The grammar and actions are provided in a .gx (grammar with actions,
a.k.a. GX) input file, written by you, the developer.
A GX file contains a datatype declaration section, followed by a
grammar/action section. The datatype declarations specify the
return values for each grammar rule's actions.
The grammar/action section defines the grammar for the recognizer in
terms of an ordered set of rules, each of which has one or more
associated actions in the form of C code.
Let's look at a simple example in order to see how GX grammars work.
We'll explain what you need to know about simple.gx over the next few
paragraphs.
Line# ------------ begin simple.gx -----------------
1 TYPE "int" $YES $NO $ANSWER
2 %%
3 $YES = yes | yep | yeah | uhuh {1} | yes sir {1};
4 $NO = no | nope | nah | nuh_uh {0} | no sir {0};
5 $ANSWER = $YES {confirm_yes(); process_answer($1); $1}
6 | $NO {confirm_no(); process_answer($1); $1} ;
7 // comment, end of file
------------ end simple.gx ------------------
Line 1 says that all actions for $YES, $NO, and $ANSWER must return
an integer. (gxc needs to know a datatype for every action.)
Line 2, containing nothing but %%, separates the datatype
declaration section from the grammar/action section.
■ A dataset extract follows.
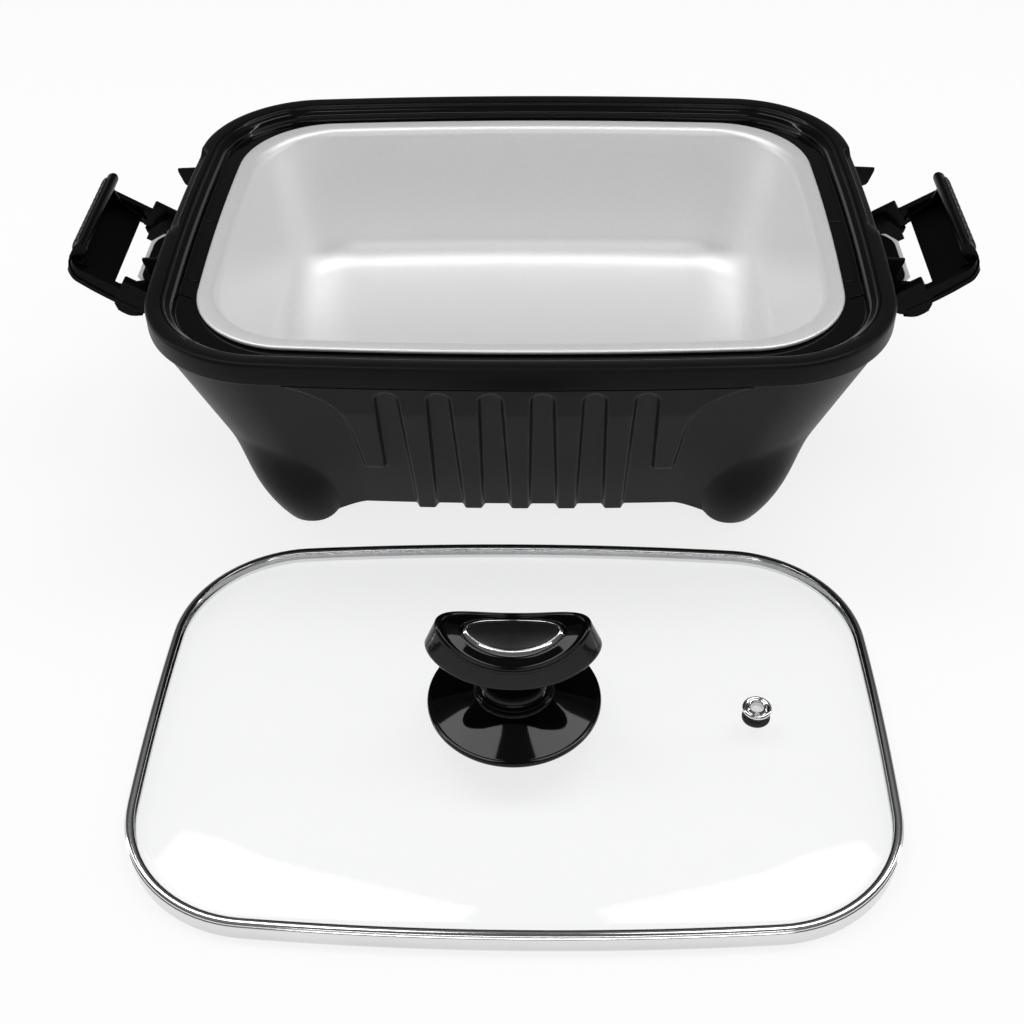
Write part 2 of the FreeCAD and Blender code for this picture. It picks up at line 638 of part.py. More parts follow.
def glassRows(drop):
    steps = ((0, 0), (6, 0.01), (14, 0.28), (32, 0.5), (62, 0.8), (96, 1))
    rows = [(lidW - steel - 0.1, lidD - steel - 0.1, lidR - steel, glassLow - 1.2 - drop * 2)]
    for inset, share in steps:
        z = glassEdge + rise * share - drop
        inset += steel + 0.1
        rows.append((lidW - inset, lidD - inset, max(lidR - inset, 12), z))
    return rows


# The knob and vent stand on the crown of the dome
glassTop = glassEdge + rise
ventAt = dict(x="#vent_x;", y="#vent_y;")
dome = loft("GlassDome", glassRows(0))
under = loft("GlassUnder", glassRows(glassThick))
trimUnder = common("GlassUnderTrim", under,
                   lidDrum("GlassUnderField", 8, -20, 60))
glass = cut("LidGlass", dome, trimUnder,
            rod("KnobHole", 4.1, 40, z=-5),
            rod("VentHole", 4.6, 40, z=-5, **ventAt))
publish(glass, "lid_glass")

publish(turned("KnobWasher", [(4.2, 0), (9, 0), (9, 0.8), (4.2, 0.8)],
               z=glassTop), "knob_washer")
discLow = size("disc_low")
lift = glassTop + 0.8
publish(turned("KnobBase", [
    (3, 0), (13, 0), (14, discLow - lift), ("#disc_r; - 1", discLow - lift),
    ("#disc_r;", discLow - lift + 1), ("#disc_r;", discLow - lift + 2.2),
    ("#disc_r; - 1.4", discLow - lift + 3.2), ("#collar_r;", discLow - lift + 8.6),
    ("#collar_r;", discLow - lift + 10.2), (3, discLow - lift + 10.2)],
    z=lift), "knob_base")
neckLow = discLow + 10.2
neck = turned("KnobNeckTurn", [
    (3, 0), ("#collar_r; - 1", 0), ("#collar_r; - 0.6", 1.2), ("#collar_r; - 1.4", 2.4),
    ("#neck_r;", 3.4), ("#neck_r; - 0.4", 9), ("#neck_r; + 0.4", 20.6), (3, 20.6)],
    z=neckLow)
neckTop = size("saddle_low")


# Saddle: rises towards both ends in X and falls off in Y, cut to an oval
def saddle(name, lowOval, highOval, low, high, lowCrown, highCrown):
    reach, half = 44.0, 24.0
    sections = []
    for i in range(7):
        x = reach * (i - 3) / 3
        rise = size("saddle_rise") * (x / 42) ** 2
        lowZ, highZ = low + rise, high + rise
        underArc = Part.Arc(V(x, -half, lowZ - lowCrown), V(x, 0, lowZ), V(x, half, lowZ - lowCrown))
        overArc = Part.Arc(V(x, half, highZ - highCrown), V(x, 0, highZ),
                           V(x, -half, highZ - highCrown))
        front = Part.LineSegment(overArc.EndPoint, underArc.StartPoint)
        back = Part.LineSegment(underArc.EndPoint, overArc.StartPoint)
        wire = Part.Wire([edge.toShape() for edge in (underArc, back, overArc, front)])
        wire.translate(V(0, shift(), 0))
        section = doc.addObject("Part::Feature", "%sSection%d" % (name, i))
        section.Shape = wire
        sections.append(section)
    arch = doc.addObject("Part::Loft", name + "Arch")
    arch.Sections = sections
    arch.Solid = True
    ovals = []
    for word, (halfW, halfD), z in (("Low", lowOval, 40), ("High", highOval, 84)):
        oval = doc.addObject("Part::Ellipse", name + word)
        bind(oval, "MajorRadius", halfW)
        bind(oval, "MinorRadius", halfD)
        ovals.append(place(oval, z=z))
    column = doc.addObject("Part::Loft", name + "Column")
    column.Sections = ovals
    column.Solid = True
    column.Ruled = True
    return common(name, column, arch)


saddleHigh, crownFall = size("saddle_high"), size("saddle_crown")
inlayW, inlayD = size("inlay_half_w"), size("inlay_half_d")


def inlaid(name, grow, low, high):
    oval = (inlayW + grow, inlayD + grow)
    return saddle(name, oval, oval, saddleHigh + low, saddleHigh + high, crownFall, crownFall)


gripSolid = saddle("GripSolid", (47.8, 20.4), (29.6, 15.9), neckTop, saddleHigh, 0.5, crownFall)
publish(cut("KnobNeck", neck, gripSolid), "knob_neck")
recess = inlaid("GripRecess", 2.6, -2.2, 8)
publish(cut("KnobGrip", gripSolid, recess, rod("GripBore", 3, 10, z=45)), "knob_grip")
publish(cut("KnobTrim", inlaid("TrimOuter", 2.2, -2.2, 0.4), inlaid("TrimInner", 0, -6, 6)),
        "knob_trim")
publish(inlaid("KnobInlay", 0, -2.2, -0.2), "knob_inlay")

screwLow = glassTop - glassThick - 3.4
publish(turned("KnobScrew", [
    (0, 0), (7.4, 0), (8.4, 1.4), (8.4, 3.4), (4, 3.4), (4, 8.2), (3, 8.2),
    (3, 50 - screwLow), (0, 50 - screwLow)], z=screwLow), "knob_screw")

# Steam vent: a flanged grommet with a washer below the glass
publish(turned("VentGrommet", [
    (3.2, 0), (4.5, 0), (4.5, 6), (6.6, 6), (7, 6.8), (6.4, 7.8), (4.6, 8.2),
    (3.9, 7.4), (3.2, 6.8)], z=7.6, **ventAt), "vent_grommet")
publish(turned("VentWasher", [(4.5, 0), (6.6, 0), (6.6, 0.9), (4.5, 0.9)],
               z=7.9, **ventAt), "vent_washer")

doc.recompute()

faults = []
for obj in doc.Objects:
    if "Invalid" in obj.State or "Error" in obj.State:
        faults.append("%s: %s" % (obj.Name, obj.State))
for obj in subParts:
    shape = obj.Shape
    if shape.isNull() or not shape.isValid() or not shape.Solids:
        faults.append("%s has no valid solid" % obj.Label)
    else:
        box = shape.BoundBox
        print("%-28s solids %d  volume %9.0f  x %7.1f %7.1f  y %7.1f %7.1f  z %6.1f %6.1f" % (
            obj.Label, len(shape.Solids), shape.Volume,
            box.XMin, box.XMax, box.YMin, box.YMax, box.ZMin, box.ZMax))
if faults:
    raise SystemExit("\n".join(faults))
for obj in subParts:
    obj.Shape.exportStep("parts/%s.step" % obj.Label)
print("wrote", len(subParts), "parts")
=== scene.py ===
import bpy
import bmesh
import math
from mathutils import Matrix, Vector


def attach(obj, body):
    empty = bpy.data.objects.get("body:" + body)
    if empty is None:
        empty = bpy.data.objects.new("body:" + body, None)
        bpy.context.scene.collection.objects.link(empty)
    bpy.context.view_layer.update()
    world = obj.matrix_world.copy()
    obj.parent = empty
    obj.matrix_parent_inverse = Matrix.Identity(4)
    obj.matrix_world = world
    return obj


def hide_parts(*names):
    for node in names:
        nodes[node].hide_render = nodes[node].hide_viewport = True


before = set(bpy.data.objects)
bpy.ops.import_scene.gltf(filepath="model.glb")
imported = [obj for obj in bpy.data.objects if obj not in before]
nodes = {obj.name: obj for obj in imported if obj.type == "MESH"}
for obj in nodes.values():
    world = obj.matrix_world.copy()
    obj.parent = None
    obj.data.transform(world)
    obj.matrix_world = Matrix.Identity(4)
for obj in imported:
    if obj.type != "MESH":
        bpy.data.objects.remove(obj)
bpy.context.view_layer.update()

# Sizes are written in millimetres and become metres when a mesh is made
scale = 0.001
sharpAngle = 38
mouldedIndex = 1.46
pot = {"y": 110.4, "arcs": (2000, 1600)}
lid = {"y": -135.0, "arcs": (1500, 1500)}


# shader sockets as Python values
class Wire:
    def __init__(self, tree, out):
        self.tree = tree
        self.out = out

    def math(self, operation, other=None, flip=False):
        node = self.tree.nodes.new("ShaderNodeMath")
        node.operation = operation
        pair = [self] if other is None else [other, self] if flip else [self, other]
        for i, value in enumerate(pair):
            if isinstance(value, Wire):
                self.tree.links.new(value.out, node.inputs[i])
            else:
                node.inputs[i].default_value = value
        return Wire(self.tree, node.outputs[0])

    def __add__(self, other): return self.math("ADD", other)
    def __radd__(self, other): return self.math("ADD", other)
    def __sub__(self, other): return self.math("SUBTRACT", other)
    def __rsub__(self, other): return self.math("SUBTRACT", other, True)
    def __mul__(self, other): return self.math("MULTIPLY", other)
    def __rmul__(self, other): return self.math("MULTIPLY", other)
    def __pow__(self, other): return self.math("POWER", other)
    def __rpow__(self, other): return self.math("POWER", other, True)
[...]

Line 3 says that if you see any of the words "yes, "yep", "yeah",
"uhuh", or "yes sir" then you have an instance of $YES; the
associated action is pretty dumb, it just says return a 1 (which is
indeed an integer, as we promised in the TYPE line, line 1).
Similarly Line 4 says that any of "no", "nope", "nah", and "nuh_uh"
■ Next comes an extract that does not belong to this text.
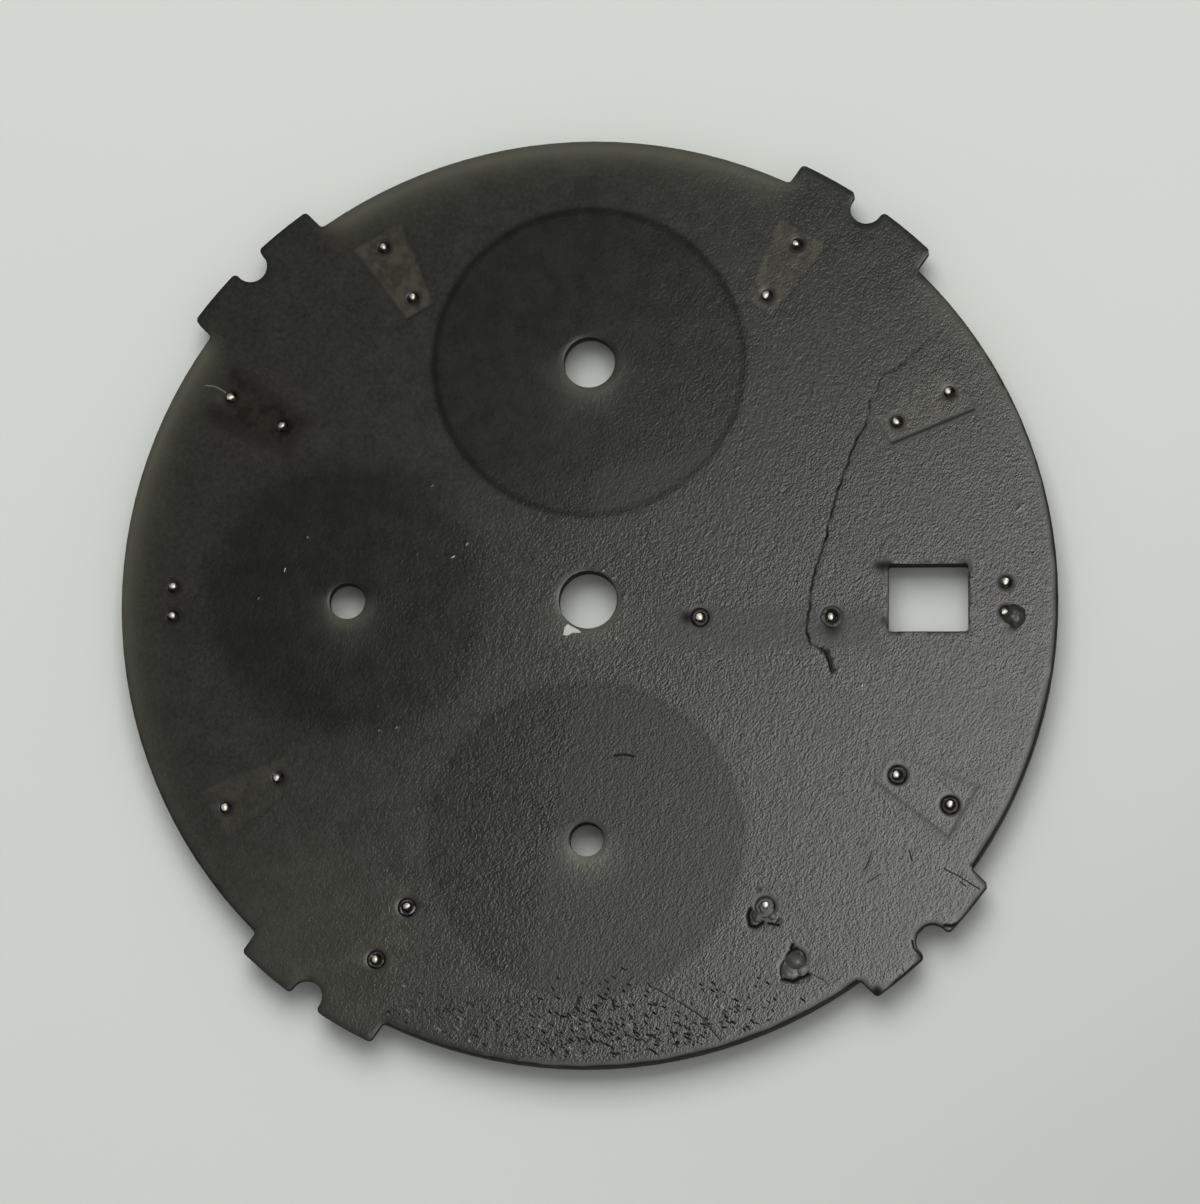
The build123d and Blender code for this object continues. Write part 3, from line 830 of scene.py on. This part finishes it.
# The plastic: smoke-grey clouds, then each thing that shows in it, laid over the colours before
smoke_dark = (0.0056, 0.0050, 0.0033, 1)
smoke_light = (0.0108, 0.0100, 0.0074, 1)
disc_colour = (0.0030, 0.0031, 0.0034, 1)
marker_colour = (0.042, 0.038, 0.025, 1)
glow_colour = (0.062, 0.062, 0.047, 1)
stain_colour = (0.0028, 0.0024, 0.0022, 1)
rust_colour = (0.020, 0.010, 0.0065, 1)
crack_colour = (0.0012, 0.0012, 0.0012, 1)
nick_colour = (0.60, 0.60, 0.58, 1)
chip_colour = (0.46, 0.46, 0.43, 1)
lacquer_colour = (0.010, 0.0105, 0.012, 1)
cloud_noise = (0.25, 4.0, 0.6)
speck_noise = (6.0, 2.0, 0.6)
speck_band = (0.35, 0.65)
speck_share = 0.12
speck_disc_loss = 0.8
body_noise_scale = 2.6
body_band = (0.38, 0.62)
body_shares = (0.35, 1.1)
fleck_share = 0.10
disc_share = 0.9
rust_share = 0.7
polish_noise = (1.3, 4.0, 0.6)
polish_band = (0.3, 0.7)
polish_range = (0.20, 0.25)
full_roughness = 0.95
smoothing_share = 0.6
ring_gloss_loss = 0.3
disc_gloss_loss = 0.2
mark_gloss_loss = 0.8
body_gloss_loss = 0.6
disc_line_radius = 5.48
disc_lines = ((subdial_pitch, 0.26, 1.0), (-subdial_pitch, 0.20, 0.45))
face_band = (face_level + 0.005, face_level + 0.02)
wall_top_band = (back_level - 0.05, back_level - 0.02)
wall_roughness = 0.9
coarse_noise = (0.5, 2.0, 0.5)
fine_noise = (1.1, 2.0, 0.5)
coarse_weight = 0.6
fine_weight = 0.9
fleck_band = (0.72, 0.95)
grain_lean = radians(-58)
grain_values = {"Fleck Size": 0.078, "Stretch": 1.3, "Lean": grain_lean}
grain_middle = 0.75
grain_bump = 0.013


def stretched(tree, position, size, stretch, lean):
    """Positions turned and stretched, so that a noise texture read there has long, leaning grains."""
    turning = {"Vector": position, "Angle": lean}
    spun = add_node(tree, "ShaderNodeVectorRotate", turning, rotation_type="Z_AXIS").outputs[0]
    across_grain = calculate(tree, "DIVIDE", 1.0, size)
    along_grain = calculate(tree, "DIVIDE", across_grain, stretch)
    rates = combine(tree, X=along_grain, Y=across_grain, Z=across_grain)
    return calculate_vector(tree, "MULTIPLY", spun, rates)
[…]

and "no sir" count as a $NO.
Line 7 is a comment, which extends from // to the end of the line.
Comments are considered to be whitespace and are ignored.
Lines 5 & 6 make use of the other lines, in a particular way.
$YES and $NO tell the recognizer what words exactly to look for when
it needs a $YES or a $NO. So they define the *RULES* that the
recognizer must follow. Rules can be named by any string of letters,
numbers, and underscore, beginning with $ and a letter. So $YES, $NO,
$ANSWER, $X and $THIS_IS_A_LONG_RULE_NAME_01, are all rule names. By
convention rulenames are in ALL CAPS.
EVERY RULE HAS TO BE DEFINED BEFORE IT CAN BE USED IN ANOTHER RULE.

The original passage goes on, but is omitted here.